*EXERCISE BRIEF*
Return the lines from the one that contains "Write the three.js" through the one that contains "const HOLLOW_CORNER = 4;", both included, exactly as written and with nothing added.

start MATERIAL FOR THIS TASK

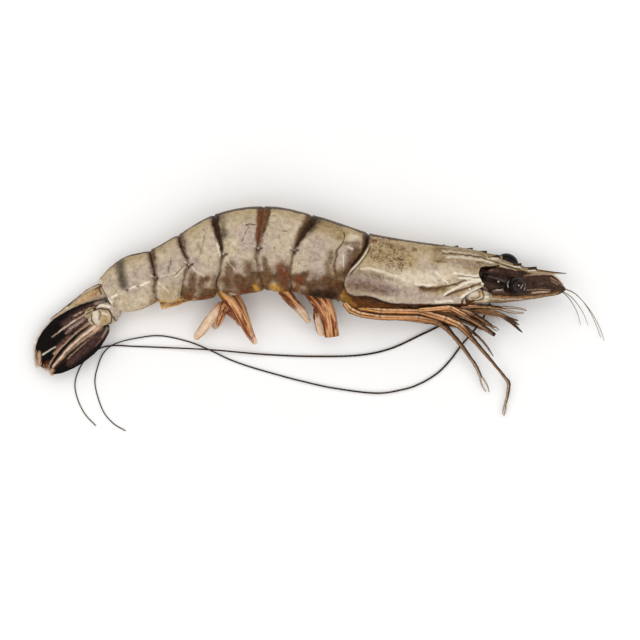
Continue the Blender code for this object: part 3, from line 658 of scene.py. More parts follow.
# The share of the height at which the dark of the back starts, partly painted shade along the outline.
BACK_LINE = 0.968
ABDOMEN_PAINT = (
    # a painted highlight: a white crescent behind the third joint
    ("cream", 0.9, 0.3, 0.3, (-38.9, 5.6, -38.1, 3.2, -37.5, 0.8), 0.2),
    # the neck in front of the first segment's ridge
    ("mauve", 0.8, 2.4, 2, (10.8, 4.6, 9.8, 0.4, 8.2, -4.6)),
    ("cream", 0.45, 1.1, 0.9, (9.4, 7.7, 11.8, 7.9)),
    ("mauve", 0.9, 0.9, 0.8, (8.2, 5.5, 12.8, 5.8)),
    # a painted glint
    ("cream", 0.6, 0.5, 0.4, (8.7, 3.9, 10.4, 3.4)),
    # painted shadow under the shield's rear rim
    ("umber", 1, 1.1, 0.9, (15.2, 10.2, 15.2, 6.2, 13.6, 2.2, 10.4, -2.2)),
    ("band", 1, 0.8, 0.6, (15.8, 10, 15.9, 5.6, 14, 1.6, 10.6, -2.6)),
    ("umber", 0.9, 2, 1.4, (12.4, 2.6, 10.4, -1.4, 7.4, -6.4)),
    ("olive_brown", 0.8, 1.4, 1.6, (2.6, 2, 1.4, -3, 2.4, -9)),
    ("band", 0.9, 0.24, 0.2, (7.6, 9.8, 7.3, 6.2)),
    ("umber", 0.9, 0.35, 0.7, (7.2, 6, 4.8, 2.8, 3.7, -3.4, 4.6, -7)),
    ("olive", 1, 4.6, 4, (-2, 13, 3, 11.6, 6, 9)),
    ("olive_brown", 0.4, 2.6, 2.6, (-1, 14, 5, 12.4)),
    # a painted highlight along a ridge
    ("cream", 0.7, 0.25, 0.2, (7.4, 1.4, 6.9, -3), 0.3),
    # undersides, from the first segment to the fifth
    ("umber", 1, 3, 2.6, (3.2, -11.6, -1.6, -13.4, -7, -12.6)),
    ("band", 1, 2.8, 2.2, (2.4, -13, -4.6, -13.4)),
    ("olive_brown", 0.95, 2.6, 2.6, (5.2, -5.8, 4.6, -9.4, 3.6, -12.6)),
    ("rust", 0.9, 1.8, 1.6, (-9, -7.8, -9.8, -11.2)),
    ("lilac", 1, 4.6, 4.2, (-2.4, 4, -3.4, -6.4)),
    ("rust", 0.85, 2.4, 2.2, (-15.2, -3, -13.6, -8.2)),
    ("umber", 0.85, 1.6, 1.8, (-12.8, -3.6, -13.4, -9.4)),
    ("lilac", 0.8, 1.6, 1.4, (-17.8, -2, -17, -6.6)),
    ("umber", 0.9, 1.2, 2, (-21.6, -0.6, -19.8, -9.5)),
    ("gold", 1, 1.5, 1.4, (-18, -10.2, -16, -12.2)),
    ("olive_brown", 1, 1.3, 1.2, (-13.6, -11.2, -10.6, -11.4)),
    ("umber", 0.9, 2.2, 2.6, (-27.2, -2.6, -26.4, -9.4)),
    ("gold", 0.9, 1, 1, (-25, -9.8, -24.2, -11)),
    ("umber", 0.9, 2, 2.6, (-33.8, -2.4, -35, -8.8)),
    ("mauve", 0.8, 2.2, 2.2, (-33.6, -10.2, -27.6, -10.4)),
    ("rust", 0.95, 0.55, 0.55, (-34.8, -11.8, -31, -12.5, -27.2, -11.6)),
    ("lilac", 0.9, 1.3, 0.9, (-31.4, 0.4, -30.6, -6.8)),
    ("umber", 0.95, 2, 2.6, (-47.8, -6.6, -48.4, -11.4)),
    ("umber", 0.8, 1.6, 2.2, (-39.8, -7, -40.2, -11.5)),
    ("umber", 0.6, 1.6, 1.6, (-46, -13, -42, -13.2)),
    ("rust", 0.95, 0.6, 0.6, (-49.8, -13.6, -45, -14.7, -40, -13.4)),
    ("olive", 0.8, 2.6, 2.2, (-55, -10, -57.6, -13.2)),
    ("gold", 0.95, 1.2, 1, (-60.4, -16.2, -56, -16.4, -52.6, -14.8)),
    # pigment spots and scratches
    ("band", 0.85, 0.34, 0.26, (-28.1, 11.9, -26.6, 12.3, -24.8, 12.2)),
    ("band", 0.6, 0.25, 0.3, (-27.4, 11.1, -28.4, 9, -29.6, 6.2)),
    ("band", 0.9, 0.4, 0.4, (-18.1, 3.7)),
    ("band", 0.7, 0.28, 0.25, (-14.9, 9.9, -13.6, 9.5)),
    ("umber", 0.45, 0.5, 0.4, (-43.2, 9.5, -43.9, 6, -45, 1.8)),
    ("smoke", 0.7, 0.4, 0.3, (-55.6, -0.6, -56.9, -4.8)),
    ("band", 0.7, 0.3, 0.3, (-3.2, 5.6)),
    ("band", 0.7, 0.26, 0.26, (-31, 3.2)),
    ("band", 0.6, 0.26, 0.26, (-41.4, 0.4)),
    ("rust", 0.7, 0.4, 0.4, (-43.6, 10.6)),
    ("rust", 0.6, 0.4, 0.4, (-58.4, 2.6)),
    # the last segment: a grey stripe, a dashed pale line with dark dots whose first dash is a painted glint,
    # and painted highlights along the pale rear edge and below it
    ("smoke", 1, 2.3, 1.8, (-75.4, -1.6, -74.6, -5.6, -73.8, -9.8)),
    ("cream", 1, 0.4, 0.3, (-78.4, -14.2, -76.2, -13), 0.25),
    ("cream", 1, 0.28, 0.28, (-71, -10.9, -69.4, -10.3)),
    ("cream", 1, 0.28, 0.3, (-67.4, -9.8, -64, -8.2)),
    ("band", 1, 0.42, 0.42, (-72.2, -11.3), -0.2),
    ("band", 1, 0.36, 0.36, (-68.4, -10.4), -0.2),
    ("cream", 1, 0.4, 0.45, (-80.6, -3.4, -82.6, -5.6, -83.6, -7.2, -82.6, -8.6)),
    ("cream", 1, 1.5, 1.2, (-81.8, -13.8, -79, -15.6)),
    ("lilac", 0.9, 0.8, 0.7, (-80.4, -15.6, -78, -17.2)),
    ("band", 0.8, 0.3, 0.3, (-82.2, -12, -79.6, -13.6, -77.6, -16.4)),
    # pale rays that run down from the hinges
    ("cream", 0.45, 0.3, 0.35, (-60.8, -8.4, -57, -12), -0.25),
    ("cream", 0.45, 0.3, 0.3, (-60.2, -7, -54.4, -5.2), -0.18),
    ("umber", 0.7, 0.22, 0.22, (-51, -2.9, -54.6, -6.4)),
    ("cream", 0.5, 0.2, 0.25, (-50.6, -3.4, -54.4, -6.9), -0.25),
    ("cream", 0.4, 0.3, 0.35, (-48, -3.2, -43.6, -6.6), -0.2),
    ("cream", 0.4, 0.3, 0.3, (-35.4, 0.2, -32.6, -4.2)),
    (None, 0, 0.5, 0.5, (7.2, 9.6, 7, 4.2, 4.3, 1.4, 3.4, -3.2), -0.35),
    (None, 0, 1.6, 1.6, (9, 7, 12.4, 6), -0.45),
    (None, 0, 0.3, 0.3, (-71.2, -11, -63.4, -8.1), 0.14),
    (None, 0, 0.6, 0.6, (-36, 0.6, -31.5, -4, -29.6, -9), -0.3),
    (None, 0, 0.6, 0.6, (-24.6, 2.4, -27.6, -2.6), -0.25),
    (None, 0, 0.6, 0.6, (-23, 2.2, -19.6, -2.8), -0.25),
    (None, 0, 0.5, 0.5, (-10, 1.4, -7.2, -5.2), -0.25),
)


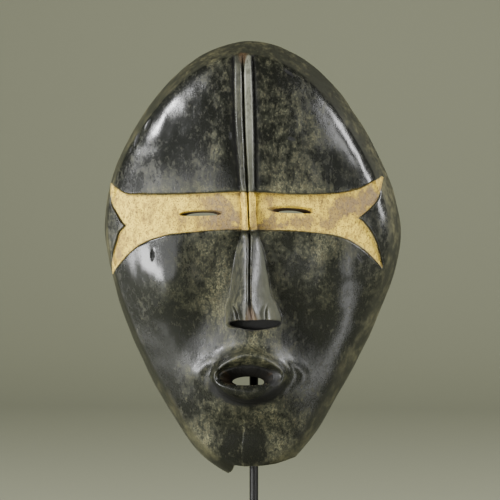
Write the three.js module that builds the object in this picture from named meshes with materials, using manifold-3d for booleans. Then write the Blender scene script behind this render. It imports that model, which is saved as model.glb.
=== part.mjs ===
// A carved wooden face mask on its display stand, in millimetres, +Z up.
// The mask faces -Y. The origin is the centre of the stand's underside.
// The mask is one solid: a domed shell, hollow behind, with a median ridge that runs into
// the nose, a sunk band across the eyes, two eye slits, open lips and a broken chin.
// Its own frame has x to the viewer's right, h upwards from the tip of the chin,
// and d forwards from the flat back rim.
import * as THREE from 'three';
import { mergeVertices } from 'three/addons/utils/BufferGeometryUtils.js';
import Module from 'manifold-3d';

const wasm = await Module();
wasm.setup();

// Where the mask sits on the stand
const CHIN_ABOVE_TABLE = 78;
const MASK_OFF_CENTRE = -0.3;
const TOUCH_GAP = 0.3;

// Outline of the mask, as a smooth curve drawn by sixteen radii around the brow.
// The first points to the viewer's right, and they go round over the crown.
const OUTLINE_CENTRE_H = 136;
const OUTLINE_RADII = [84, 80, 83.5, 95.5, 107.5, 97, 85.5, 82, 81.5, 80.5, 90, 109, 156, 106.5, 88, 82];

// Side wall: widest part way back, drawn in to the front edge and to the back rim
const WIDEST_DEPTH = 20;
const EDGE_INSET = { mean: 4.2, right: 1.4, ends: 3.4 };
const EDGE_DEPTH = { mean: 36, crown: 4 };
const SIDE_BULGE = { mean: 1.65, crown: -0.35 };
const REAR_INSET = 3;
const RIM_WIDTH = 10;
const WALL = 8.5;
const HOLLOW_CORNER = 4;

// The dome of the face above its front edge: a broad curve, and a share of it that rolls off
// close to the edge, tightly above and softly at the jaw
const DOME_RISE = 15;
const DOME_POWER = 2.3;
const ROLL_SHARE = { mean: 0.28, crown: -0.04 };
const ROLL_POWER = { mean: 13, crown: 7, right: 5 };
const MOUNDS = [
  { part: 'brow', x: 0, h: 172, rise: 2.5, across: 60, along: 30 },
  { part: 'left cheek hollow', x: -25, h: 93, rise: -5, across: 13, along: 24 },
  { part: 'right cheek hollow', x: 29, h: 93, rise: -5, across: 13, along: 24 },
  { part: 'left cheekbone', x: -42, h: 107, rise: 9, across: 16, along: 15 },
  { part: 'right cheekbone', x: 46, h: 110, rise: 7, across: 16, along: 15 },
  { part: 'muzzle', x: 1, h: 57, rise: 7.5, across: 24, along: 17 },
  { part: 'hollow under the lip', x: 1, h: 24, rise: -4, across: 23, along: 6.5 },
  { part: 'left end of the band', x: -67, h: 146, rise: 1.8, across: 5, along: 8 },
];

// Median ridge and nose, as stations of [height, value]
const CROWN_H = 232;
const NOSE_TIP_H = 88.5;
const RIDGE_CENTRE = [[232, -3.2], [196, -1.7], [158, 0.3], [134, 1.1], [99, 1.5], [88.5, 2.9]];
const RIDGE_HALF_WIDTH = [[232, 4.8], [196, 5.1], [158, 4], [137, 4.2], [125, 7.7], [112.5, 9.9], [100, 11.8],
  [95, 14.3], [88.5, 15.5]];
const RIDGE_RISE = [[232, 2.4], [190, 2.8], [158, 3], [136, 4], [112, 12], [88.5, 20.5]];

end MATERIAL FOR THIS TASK

*RESULT FOR THIS EXERCISE*
Write the three.js module that builds the object in this picture from named meshes with materials, using manifold-3d for booleans. Then write the Blender scene script behind this render. It imports that model, which is saved as model.glb.
=== part.mjs ===
// A carved wooden face mask on its display stand, in millimetres, +Z up.
// The mask faces -Y. The origin is the centre of the stand's underside.
// The mask is one solid: a domed shell, hollow behind, with a median ridge that runs into
// the nose, a sunk band across the eyes, two eye slits, open lips and a broken chin.
// Its own frame has x to the viewer's right, h upwards from the tip of the chin,
// and d forwards from the flat back rim.
import * as THREE from 'three';
import { mergeVertices } from 'three/addons/utils/BufferGeometryUtils.js';
import Module from 'manifold-3d';

const wasm = await Module();
wasm.setup();

// Where the mask sits on the stand
const CHIN_ABOVE_TABLE = 78;
const MASK_OFF_CENTRE = -0.3;
const TOUCH_GAP = 0.3;

// Outline of the mask, as a smooth curve drawn by sixteen radii around the brow.
// The first points to the viewer's right, and they go round over the crown.
const OUTLINE_CENTRE_H = 136;
const OUTLINE_RADII = [84, 80, 83.5, 95.5, 107.5, 97, 85.5, 82, 81.5, 80.5, 90, 109, 156, 106.5, 88, 82];

// Side wall: widest part way back, drawn in to the front edge and to the back rim
const WIDEST_DEPTH = 20;
const EDGE_INSET = { mean: 4.2, right: 1.4, ends: 3.4 };
const EDGE_DEPTH = { mean: 36, crown: 4 };
const SIDE_BULGE = { mean: 1.65, crown: -0.35 };
const REAR_INSET = 3;
const RIM_WIDTH = 10;
const WALL = 8.5;
const HOLLOW_CORNER = 4;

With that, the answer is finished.